I don't know all of the accounting details, but SBIR has some leeway (because its supposed to be research) but it's not perfect. However, you are allowed to use surplus money to fund development of things which are related to what you actually put in the proposal/contract. So if you have a $100k contract, and meeting the requirements only required on the $75k, you should and do spend the rest of the $25k on extra features. But you have to spend all the money.

I think the real thing about SBIR money, is that three people get phase 1 money and only one or two will get phase 2 money so you really have to deliver in order to get selected. Then if you get the phase 2, there basically isn't phase 3 money, so you better get to a product that is ready to be sold. Finally if can't show on paper a return on investment (e.g. nonSBIR funding or revenue from sales/acquisition) they cut you off from the SBIR spigot. So the incentives align with getting work done.




I worked at company in SBIR phase 2 and one quirk I found strange was that the money could be used for R&D not things deemed “production”. Endless 3D prints were ok, random software features were ok, tooling for injection molding was not.
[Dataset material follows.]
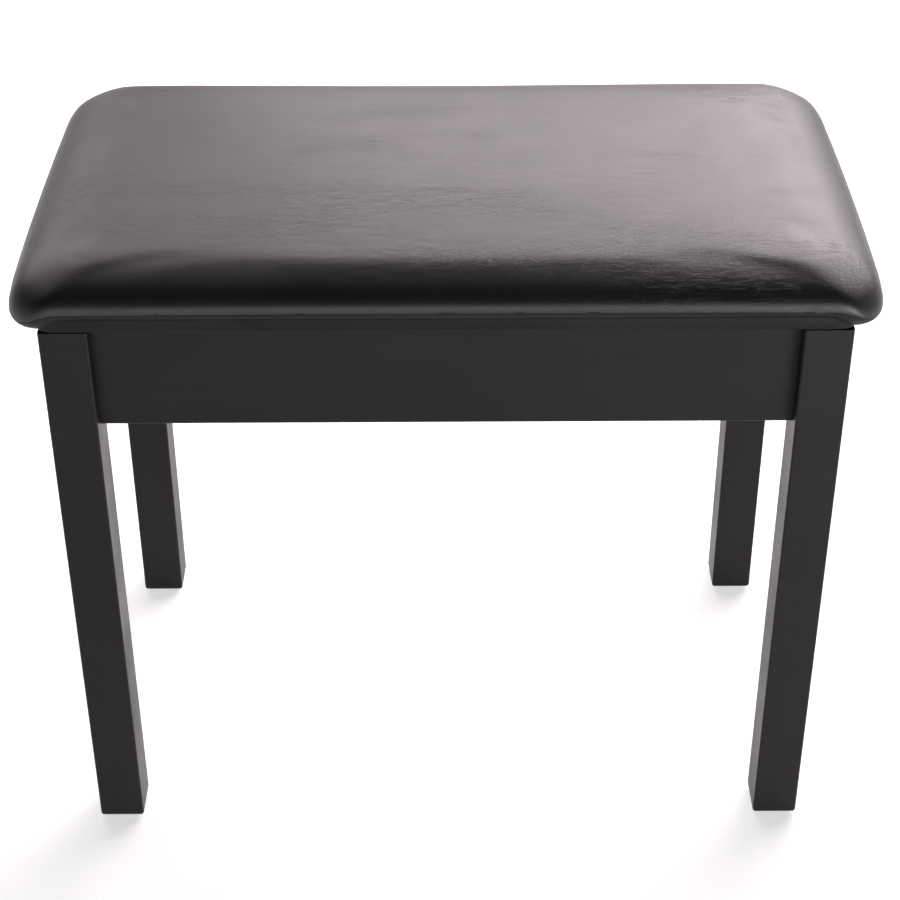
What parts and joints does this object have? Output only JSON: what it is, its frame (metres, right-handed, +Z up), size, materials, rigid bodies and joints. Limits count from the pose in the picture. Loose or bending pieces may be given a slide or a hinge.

It wasn’t a particularly onerous requirement, but I think reinforced the tendencies of our former academic founders to spend a lot of time on research and none on development.


Part of it is figuring out how to classify "production" as R&D. Well we need to test a prototype and in order to that we need it made as the same was as production due to structure property process relationships.

Or manufacturing defects is going to be a huge source of bad thing so we need to do some research into the manufacturing process.